Thursday 18 Apr 2024
By
main news image

This article first appeared in The Edge Financial Daily on October 11, 2019

KUALA LUMPUR: Prime Minister Tun Dr Mahathir Mohamad said yesterday that some employees of newspaper publisher Utusan Melayu (M) Bhd, which ceased operations on Wednesday, will be rehired by a new media group.

Dr Mahathir dubbed the media group as the “new Utusan”, and will rehire Utusan Melayu employees who will be retrenched by the end of this month.

“Some of them (Utusan Melayu staff) will be taken over by the new Utusan,” Dr Mahathir told reporters on the sidelines of the 10th International Greentech & Eco Products Exhibition & Conference Malaysia 2019, but did not elaborate.

The premier was responding to reporters’ queries about Utusan Melayu employees’ fate ahead of their retrenchment, following the operational cessation of Utusan Melayu, which publishes the Utusan Malaysia and Kosmo! newspapers.

It was reported that Utusan Melayu had issued a circular to staff on Wednesday, signed off by executive chairman Datuk Abd Aziz Sheikh Fadzir, which informed them that the company was ceasing operations that day.
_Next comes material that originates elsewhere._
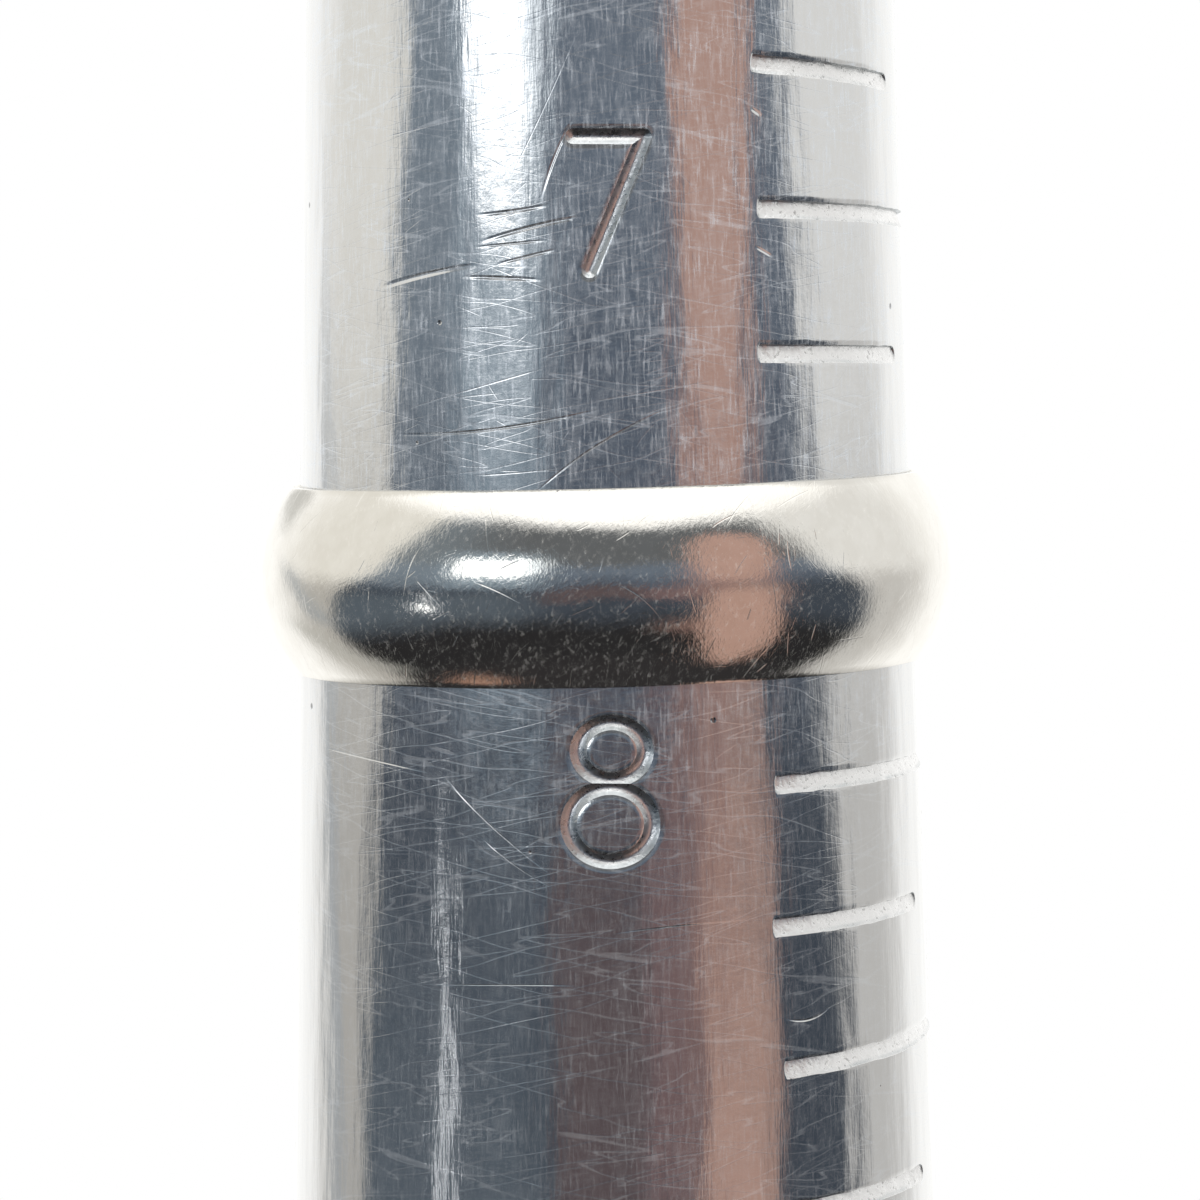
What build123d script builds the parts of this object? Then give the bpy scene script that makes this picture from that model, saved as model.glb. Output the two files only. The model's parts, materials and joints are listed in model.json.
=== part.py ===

Staff were told to vacate their workstations and return their office access cards by 1pm, and that a staff briefing would be held on Oct 30.
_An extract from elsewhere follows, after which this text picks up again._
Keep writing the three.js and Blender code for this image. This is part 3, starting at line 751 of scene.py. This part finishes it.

In the circular, Abd Aziz said the company had undergone its most critical period in its 80-year history and business conditions had deteriorated after May 2018, with circulation of its flagship newspaper Utusan Malaysia, as well as Kosmo!, continuing to decline.

When contacted by theedgemarkets.com on the same day, Abd Aziz said Utusan Malaysia “will live on”.

“We are liquidating the holding company (Utusan Melayu) but the ownership of the printing licences [has] been acquired by Aurora Mulia [Sdn Bhd}and they will relaunch publications in the near future,” Abd Aziz said.

It was reported that Aurora Mulia, linked to businessman Tan Sri Syed Mokhtar Al-Bukhary, has recently surfaced in Media Prima Bhd, with its shareholding in the latter amounting to 31.22%.